Cable / Telecom News

COMMENTARY: Where the BDU hearings and NAB collide


AS THE LONE MEDIA outlet providing daily reports from both the BDU/specialty hearings in Gatineau and the National Association of Broadcasters convention in Las Vegas, we’ve noticed a crossover issue or two.

Take Tuesday, for example. In Gatineau, Quebecor Media CEO Pierre Karl Péladeau made his company’s case for dramatically decreased regulation in broadcasting and cable, presenting a great big book of some 400 regulations governing the sector. 

He told the Commission what many other distributors have said – that the Internet is changing everything and it’s time to dump most of the existing rules.

“Within a few years, the Internet may be the principal distributor of television programs around the world and without any regulation,” he said.

While it’s true the unrestrained, unregulated growth of the Internet has changed and continues to change a great many things about media and television distribution, Péladeau’s quote can’t go unchallenged. It`s a nice sound bite which makes the Quebecor CEO sound like a cool futurist because of the comment’s alarmist nature, and yeah, he may be right, but it’s just nowhere near that simple.

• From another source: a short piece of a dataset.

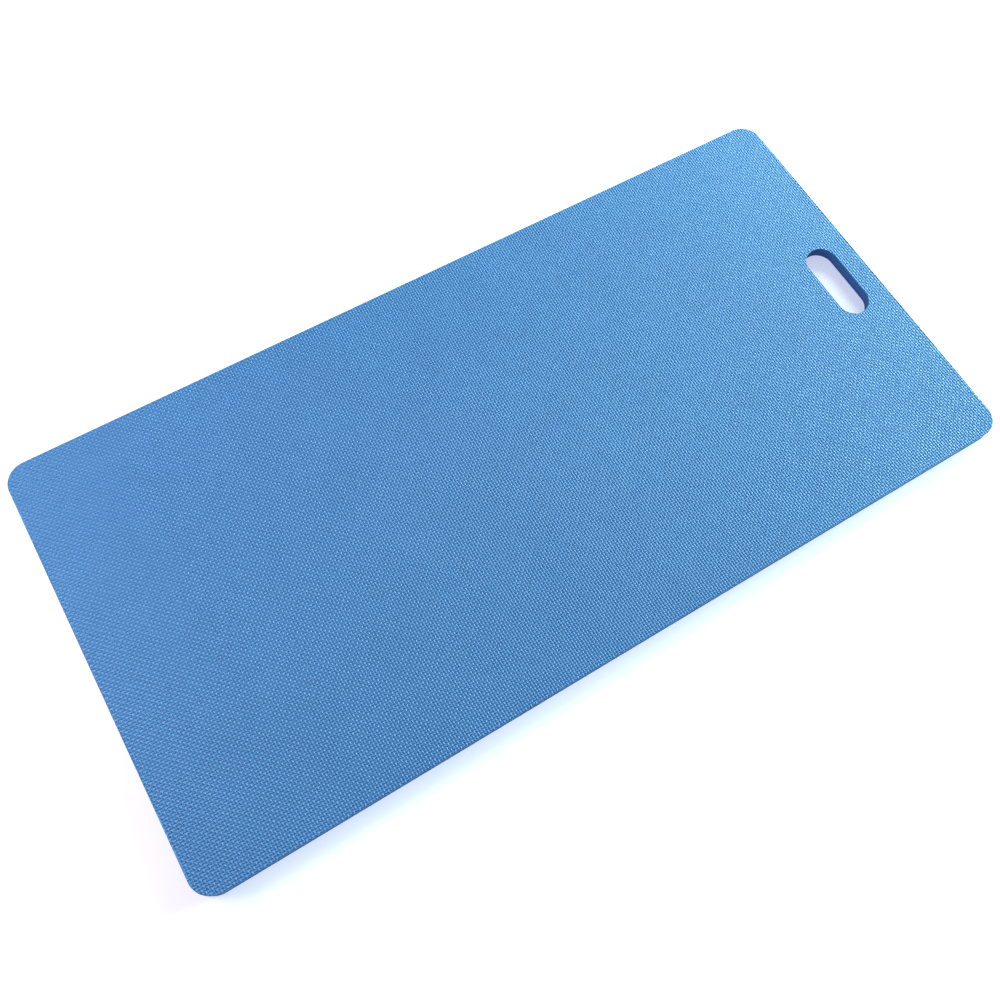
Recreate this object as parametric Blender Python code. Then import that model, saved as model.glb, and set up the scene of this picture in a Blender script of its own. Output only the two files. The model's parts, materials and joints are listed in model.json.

And to be honest, few of the U.S. executives we’ve been listening to here at NAB believe that the public Internet will ever be able to support millions of streams of high definition television, for example.

Yes, there sure is a lot of video out in the “big cloud” we all call the Internet. Surfers can download movies and TV shows and so on and so on, technically “going around” the system (while paying their ISP growing dollars). That’s a still-emerging part of the entertainment pie. No question. It’s still a puny, infinitesimal part of the pie, though. A crumb, really. The really big money is still in broadcasting and distribution.

But another piece of the Internet equation, which adds far more complexity to Péladeau’s assertion, is that carriers – cable and telco and wireless alike – are increasingly using Internet Protocol to deliver content to their viewers. And as that grows, carriers can add a whole host of new applications to enhance the consumer experience.

In a session yesterday on IPTV here at NAB, Enrique Rodriguez, corporate vice-president of Microsoft TV, said he couldn’t envision a time when the Internet would replace TV broadcasting as the primary source where people consume premium video programming: “It’s just the opposite… A combination of broadband and software will give the television industry another opportunity to significantly expand,” he said.

Plus, consumers need the help of aggregators like cable companies and programmers or broadcasters to help navigate or make some sense of all that is available for viewing.

Dan York, executive vice-president of programming for AT&T – which is rapidly growing its IPTV service, called U-verse, across the U.S. – outlined a few of the service’s applications. For example, customers can take their PC experience and with “a click of their mouse” port it over to their TV screens, so that their TV experience can be overlaid with personalized information from the web like sports scores or news updates, or what have you, explained York.

And that overlay, or that banner, could contain ad messages from companies or branding from AT&T. So one wonders about what the broadcasters think of their signal being viewed through such a prism, but it illustrates one of the myriad opportunities presented by IP technology.

One wonders if the CRTC is thinking about this difference, too. Can our new policies accommodate all of what IP has to offer? Will it differentiate between the zany “everything-goes” public internet and what carriers and broadcasters can offer using IP-based applications? Can new policies be flexible enough to adapt to applications and new technology that haven’t yet been dreamed up?

And taking some of the steam out of Peladeau’s comments – when a company like AT&T is spending billions rebuilding its network so that it will be able to offer IPTV to 20 million U.S. homes by 2010, making it “the largest IPTV buildout in the world,” said York, it’s hard to envision that the public Internet will replace broadcasters and cable companies.

And in the not-too-distant-future, Peladeau’s own Videotron will be able to use IP to offer a whole range of new IP-based services, along the same lines as AT&T, on the Videotron cable plant. Will our new regs contemplate those types of things? Time will tell.